Ben Bracken - Lidl 28

This is a bit of a flash review. Largely because by the time you read this sentence it will have sold out, and you’ll be thinking, why on earth is Malt reviewing this?

Well the nature of the modern whisky drinker means that they’ll have bought one for drinking, and one to stick on an auction site, bless their capitalist heart. So you may still find one in a few weeks at auction, if you’re not lucky enough that your local Lidl still has some in stock.

Recently I reviewed three Lidl whiskies, which proved that this discount supermarket chain can put out very good value whiskies. On November 12 (today) they released a new range of blended malts and single malts, all of which were old and still very cheap for the price.

I was only after one bottle in particular, the oldest single malt. This is the Ben Bracken 28 Year Old, bought – by my dedicated wife after I failed at my first attempt to get a bottle – for £49.99. It’s strength is 40% ABV, and it uses chill-filtration to ensure a bright and clear product for the mass market.

Tasting notes

Ben Bracken 28Colour: burnished gold to oloroso sherry. On the nose: I’d be surprised if this hasn’t been in multiple casks. Plenty of honey and vanilla notes, but with sweetshops and candy-floss. Massively floral, in fact: old-fashioned roses. And once that sweetness drifts away, there is a nice maltiness at the heart of it. Agricultural, and grassy. Grapefruit juice. Apples. No, grape juice, in fact.

In the mouth: grassy, late summer fruits, hedgerow jam. Plenty of cereal to chew on, and actually despite the low ABV of 40%, there’s plenty of flavour. Barley sugar. Toffee. A lot of honey. Freshly baked pastry. Apple pie! Peaches, and perhaps just a touch of marmalade-glazed ham. It’s really very nicely balanced. Not a huge finish to it, and not a spicy one either. It doesn’t feel at all that old – which is to say that there’s minimal old wood spice to it. And by that I really mean, Lidl hasn’t become a dumping ground for whisky that’s spent too long in a cask. Far from it.


This is not bad at all. I wouldn’t say it was stunning, but it is a very classy little dram. When you put the price tag in front of the Ben Bracken 28 Year Old, this whisky is basically two fingers up to the rest of the industry.

CategoriesSingle Malt
  1. Sean says:

    And here’s my review on its sibling, Lidl’s ‘Ben Bracken’ Islay 22yr 40% ABV

    A: Medium amber, fast-paced thin oily legs. Looks like it should have been in a sherry cask. (caramel at play here?)

    N: Gentle, unaggressive peat (not ‘in your face’ and overpowering), with earthy grassy tones. Then there’s a sweet metallic twang: sort of like holding some coins, then putting your hand into an opened packet of toffees. Sweets and candy. That sort of smell. There’s the expected aroma of charring smoking wood in a wood burner. But there’s definitely something else in the background that I can’t identify.

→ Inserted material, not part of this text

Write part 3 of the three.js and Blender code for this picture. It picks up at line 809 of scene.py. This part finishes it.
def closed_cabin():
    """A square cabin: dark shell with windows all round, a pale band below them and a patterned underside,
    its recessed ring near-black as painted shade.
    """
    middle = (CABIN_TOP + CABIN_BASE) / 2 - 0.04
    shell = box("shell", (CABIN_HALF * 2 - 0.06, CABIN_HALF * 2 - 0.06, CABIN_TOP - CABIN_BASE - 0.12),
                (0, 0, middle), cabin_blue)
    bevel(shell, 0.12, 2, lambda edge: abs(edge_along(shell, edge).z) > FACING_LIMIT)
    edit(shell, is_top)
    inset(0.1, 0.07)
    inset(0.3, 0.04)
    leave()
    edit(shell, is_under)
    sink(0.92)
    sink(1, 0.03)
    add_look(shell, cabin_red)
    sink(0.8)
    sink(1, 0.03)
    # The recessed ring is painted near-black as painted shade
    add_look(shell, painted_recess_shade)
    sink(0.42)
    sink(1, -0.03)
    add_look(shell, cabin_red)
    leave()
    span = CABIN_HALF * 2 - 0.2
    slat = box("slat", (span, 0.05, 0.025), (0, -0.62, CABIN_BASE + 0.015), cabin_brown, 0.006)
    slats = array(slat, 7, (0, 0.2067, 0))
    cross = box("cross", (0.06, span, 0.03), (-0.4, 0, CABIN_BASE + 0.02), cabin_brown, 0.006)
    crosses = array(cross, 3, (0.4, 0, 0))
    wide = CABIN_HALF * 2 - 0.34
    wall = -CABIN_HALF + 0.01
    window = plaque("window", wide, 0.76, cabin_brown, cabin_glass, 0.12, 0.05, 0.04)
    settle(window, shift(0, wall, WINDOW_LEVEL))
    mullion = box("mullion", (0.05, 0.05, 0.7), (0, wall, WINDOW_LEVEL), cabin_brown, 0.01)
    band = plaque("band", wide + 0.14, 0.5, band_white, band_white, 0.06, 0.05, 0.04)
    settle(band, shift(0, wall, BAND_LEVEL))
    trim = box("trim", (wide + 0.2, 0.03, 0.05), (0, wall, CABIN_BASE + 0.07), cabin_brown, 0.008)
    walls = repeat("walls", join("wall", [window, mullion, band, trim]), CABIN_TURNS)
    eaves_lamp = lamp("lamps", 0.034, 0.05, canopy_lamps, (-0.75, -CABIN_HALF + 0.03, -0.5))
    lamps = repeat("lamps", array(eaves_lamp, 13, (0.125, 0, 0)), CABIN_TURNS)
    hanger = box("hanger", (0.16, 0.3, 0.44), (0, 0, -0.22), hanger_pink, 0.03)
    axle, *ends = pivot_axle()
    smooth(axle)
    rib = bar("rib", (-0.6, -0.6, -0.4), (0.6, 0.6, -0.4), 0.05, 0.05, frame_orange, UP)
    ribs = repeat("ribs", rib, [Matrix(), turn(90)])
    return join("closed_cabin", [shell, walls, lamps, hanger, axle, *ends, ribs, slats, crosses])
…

    P: Gentle sweetness. A nice oily and mellow spice turning into a pleasant mild-tingling warmth. The 40% ABV worried me a little, but it actually allows lots of flavours to play around on the tongue without burning. It’s actually quite moreish.

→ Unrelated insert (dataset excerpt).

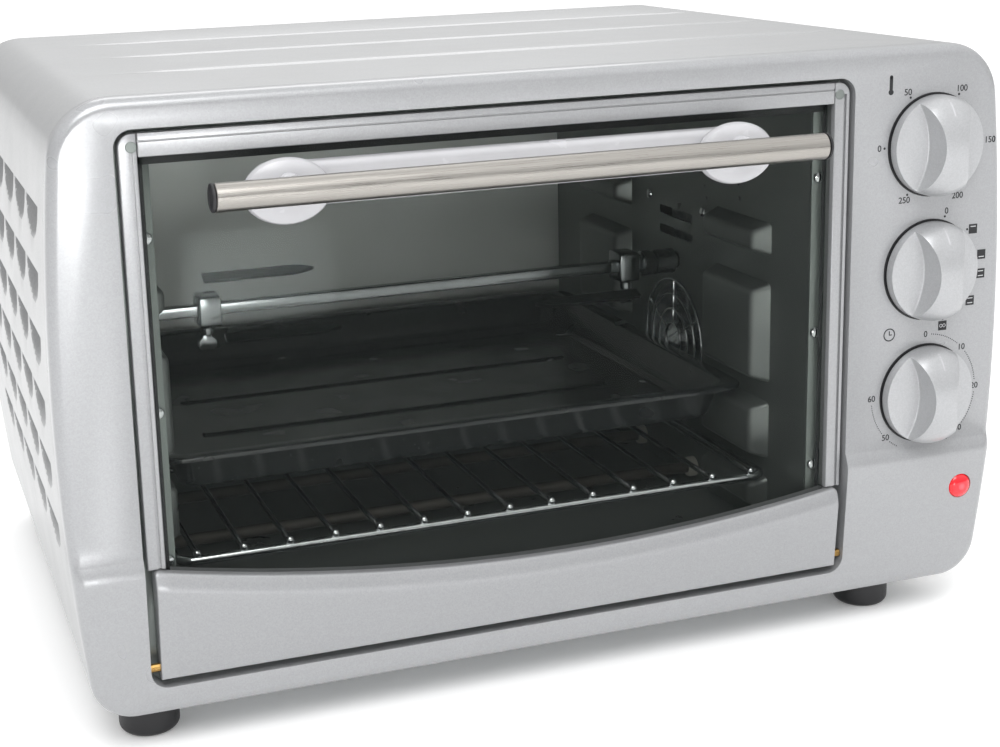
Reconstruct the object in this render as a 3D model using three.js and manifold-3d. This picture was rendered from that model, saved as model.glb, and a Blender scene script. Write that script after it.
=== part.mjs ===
// Rotisserie oven: a countertop oven with a drop-down glass door, a motor-driven spit,
// a wire rack, an enamelled tray and three control knobs.
// Millimetres. X runs to the right, Y runs to the rear, Z runs up. The origin is on the
// worktop, under the centre of the overall size.

import * as THREE from 'three';
import { mergeVertices } from 'three/addons/utils/BufferGeometryUtils.js';
import Module from 'manifold-3d';

// ---------------------------------------------------------------- driving dimensions

const WIDTH = 470;             // across the barrel-shaped sides, at mid height
const SIDE_BULGE = 9;          // how far the sides stand out at mid height
const BODY_BOTTOM = 18;        // the feet lift the body this far
const BODY_TOP = 293;
const BODY_DEPTH = 350;
const HANDLE_REACH = 36;       // handle front to bezel face
const TOP_CORNER = 28;
const BOTTOM_CORNER = 20;
const SHEET = 0.8;             // steel sheet of the wrap and the cavity
const GAP = 0.3;               // between pieces that touch
const BEZEL_DEPTH = 10.5;
const BEZEL_WALL = 3;

const FACE = -(BODY_DEPTH + HANDLE_REACH) / 2 + HANDLE_REACH;  // Y of the bezel's front face
const REAR = FACE + BODY_DEPTH;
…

    F: Medium, with me wanting to refill the glass as soon as it was emptied.

    Conclusion: strangely, very (very), drinkable. The 40% could possibly do with being turned up a notch to 43%, but it does work well. For a 22 year old single malt, it’s also pretty good value as well. But don’t add any water whatsoever. It’ll make the whole thing collapse. Distillery? Hmmm. Tough one. A bit Ardbeggy in some flavour profiles, but I’m stumped.

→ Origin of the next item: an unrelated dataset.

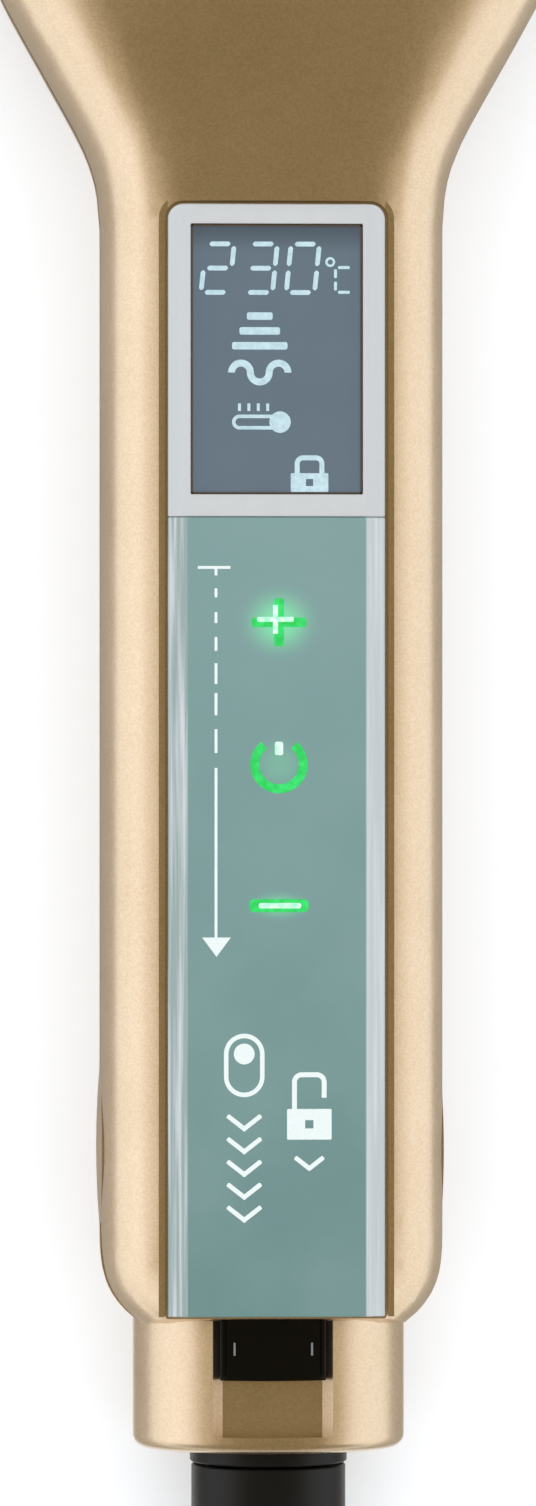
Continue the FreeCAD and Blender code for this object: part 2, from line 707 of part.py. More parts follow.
# the top of the tail leans forward to meet the panel's end
rake_tool = side_prism("rake_tool", FAR, [
    (tail_y - beyond, level(cell("rake_low"))), (tail_y, level(cell("rake_low"))),
    (along(-cell("rake_reach")), level(cell("lip_top"))), (along(-cell("rake_reach")), FAR),
    (tail_y - beyond, FAR)])
floor_tool = box("floor_tool", -cell("floor_half"), cell("floor_half"),
                 along(-cell("floor_back")), along(cell("floor_front")), level(8), FAR)
upper_solid = fuse("upper_solid", [upper_half, lip_bar])
upper_housing = cut_all("upper_housing", upper_solid,
                        [upper_cap_tool, seat_tool, floor_tool, rake_tool])

# ---- panel: bezel and touch strip with sloping sides, glass in the bezel's window ----

half, flat = cell("panel_half"), cell("panel_flat")
panel_corners = [(-half, level(cell("seat_top"))), (half, level(cell("seat_top"))),
                 (half, level(cell("panel_edge"))), (flat, level(cell("panel_top"))),
                 (-flat, level(cell("panel_top"))), (-half, level(cell("panel_edge")))]
panel_back_y, split_y = along(-cell("panel_back")), along(cell("panel_split"))
touch_panel = end_prism("touch_panel", panel_back_y, split_y, panel_corners)
bezel_bar = end_prism("bezel_bar", split_y + cell("running_gap"), along(cell("panel_front")),
                      panel_corners)
window_y0, window_y1 = along(cell("window_back")), along(cell("window_front"))
window_half = cell("window_half")
window_tool = box("window_tool", -window_half, window_half, window_y0, window_y1,
                  level(0), FAR)
bezel_round = rounded_front("bezel_round", bezel_bar, along(cell("panel_front")),
                            cell("panel_corner"))
display_bezel = cut("display_bezel", bezel_round, window_tool)
glass_half, glass_gap = window_half - 0.1, 0.1
display_glass = slab("display_glass", -glass_half, glass_half, window_y0 + glass_gap,
                     window_y1 - glass_gap, level(cell("seat_top")), level(cell("glass_top")))

# ---- boards and what sits on them ----

board_low = level(-cell("board_depth"))
board_top = board_low + cell("board_thick")
mains_board = slab("mains_board", -cell("board_half"), cell("board_half"),
                   along(cell("board_start")), along(cell("board_end")), board_low, board_top)
# x from and to, place along the tool from and to, and height above the mains board
BOARD_PARTS = {
    "power_relay": (-11, -1, 40, 58, 6.0),
    "mains_terminal": (-10.5, -1.5, 28, 35, 5.5),
    "triac": (2, 12, 74, 78, 6.2),
}
board_parts = {name: slab(name, x0, x1, along(y0), along(y1), board_top, board_top + height)
               for name, (x0, x1, y0, y1, height) in BOARD_PARTS.items()}
can_radius, can_length = 3.3, 16
smoothing_capacitor = rod("smoothing_capacitor", "y", can_radius, can_length, 6.5, along(32),
                          board_top + can_radius)
ring_radius, wound_radius = 3.6, 1.6
line_choke = doc.addObject("Part::Torus", "line_choke")
bind(line_choke, Radius1=ring_radius, Radius2=wound_radius)
place(line_choke, 6.5, along(62), board_top + wound_radius)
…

    Am I glad I bought this? Yes. Good value? Yes.

    But what is that unidentified smell I’m picking up? Either way, grab one. If you can.

    1. Mark says:

      Thanks for sharing! Didn’t pick up this one, but sounds like it’s got a good degree of complexity to it… Did you pick up the Speysider as well?

          1. Mark says:

            Ha! Luckily my wife was fully onboard for getting at least one, but with there being a new outturn from the SMWS I thought better of it…

    2. bifter says:

      I got the Speyside malt and the 25yo blend. I wish I’d been able to extend to the Islay, in fact one of each of the whole range would have been nice 🙂

      Anyway, it seems to be a bit of a thing that supermarket Islays are not always readily identifiable. One reason I heard for this (from someone in the industry) is that there is a bit of an incestuous trade in casks on the island as transport costs are high. Thus a cask may get round two or more distilleries in it’s useful life, which will of course, affect whatever is filled into it. I know that some distilleries (e.g. Glenfiddich, Balblair) have used Islay casks to produce peated OBs. In fact, it made me wonder that whisky from second (and later) fill casks that have changed hands could technically be blended (teaspooned) malts?

      Anyway looking forward to opening my swag over the festive season, props to Lidl for delivering yet again!

      1. Mark says:

        That’s a very good point on the technicalities of it being a teaspooned malt. I guess it depends largely what’s done to the cask – back to the cooperage beforehand or whatever. But there has to be some in the wood still at least?

        Anyway, enjoy those Lidl whiskies!

  2. Ma says:

    The 22 Year Old Islay Malt, proved to be well worth the gamble. Sweet with plenty of depth and character – a tasty old Single Malt at a superb price. Still plenty left in my local Lidl and very tempted to buy a couple more for the shelf. Bought my dad the one of the blends for Christmas, would be interested to hear some feedback from anyone who bought one of these as again they have plenty still in my local store.

    1. Mark says:

      Hi there. Yes, I might pop into Lidl to try some of their other bottles. I had completely expected, like last year, for them to sell out pretty quickly. From what I gather they’ve all gone down reasonably well.

  3. Boydlee says:

    I’ve tried most of these now. The 25yr Glen Alba sherry cask blend is the best out of the lot in my opinion. The 22yr Glen Alba is OK but fairly one-noted with a strange aftertaste, but for £5 more the 25yr is really very, very good value.